Transpose convolution is not the only method to upscale a matrix, however it turns out to be the best performing in the context of semantic segmentation and especially for U-nets.
U-net
In Figure 115, we have seen the general architecture of a U-net, with the input volume being downscaled and then upscaled again to give an output with one channel and large values of width and height.
One modification to the architecture in Figure 115. This way, activations from early layers (layer 1 in the figure) are directly copied to late layers (layer 3 in the figure).

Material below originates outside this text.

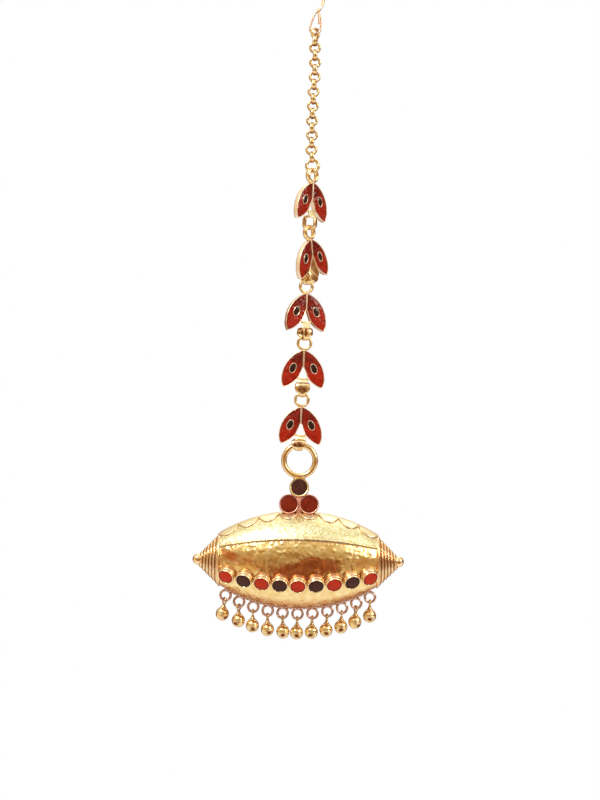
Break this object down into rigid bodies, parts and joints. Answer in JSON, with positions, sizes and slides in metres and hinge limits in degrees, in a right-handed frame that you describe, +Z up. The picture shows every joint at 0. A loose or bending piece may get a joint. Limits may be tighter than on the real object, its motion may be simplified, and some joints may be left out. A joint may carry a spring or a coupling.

The reason for U-net benefiting from skip-connections is that, for next-to-final layers to decide which regions of the representation is the object to detect, two pieces of information are useful:
- high-level spatial/contextual information provided by the immediately previous layer, which should have detected the object class in the approximate region where it is placed in the input image
- Fine-grain spatial information: since late layers have low resolution (low height and width) this is provided activations from early layers, obtained through skip-connections
More in detail the U-net architecture, whose shape looks like a U (figure below) hence the name, takes as input a large image with 3 channels. The first layers are classic CONV layer with same pooling that maintain the height and width of the input while increasing the number of channels. Then a max-pooling layer and another set of CONV layers is applied. By repeating this process we gradually shrink the width and height and increase the channels. This process is then inverted by applying transpose convolutions in place of max-pooling. The representation is scaled back up to the original dimensions of the input image. Furthermore, skip connections link early to late layers each time the transpose convolution is applied. Finally the last layer, which is fed a volume already the dimension of the input image, is a $1 \times 1$ convolution that produces the segmentation output. The dimensions of the output layer is $h \times w \times n_c$, where $w,h$ are the widht and height of the input image and $n_c$ is the number of classes on which the network is trained.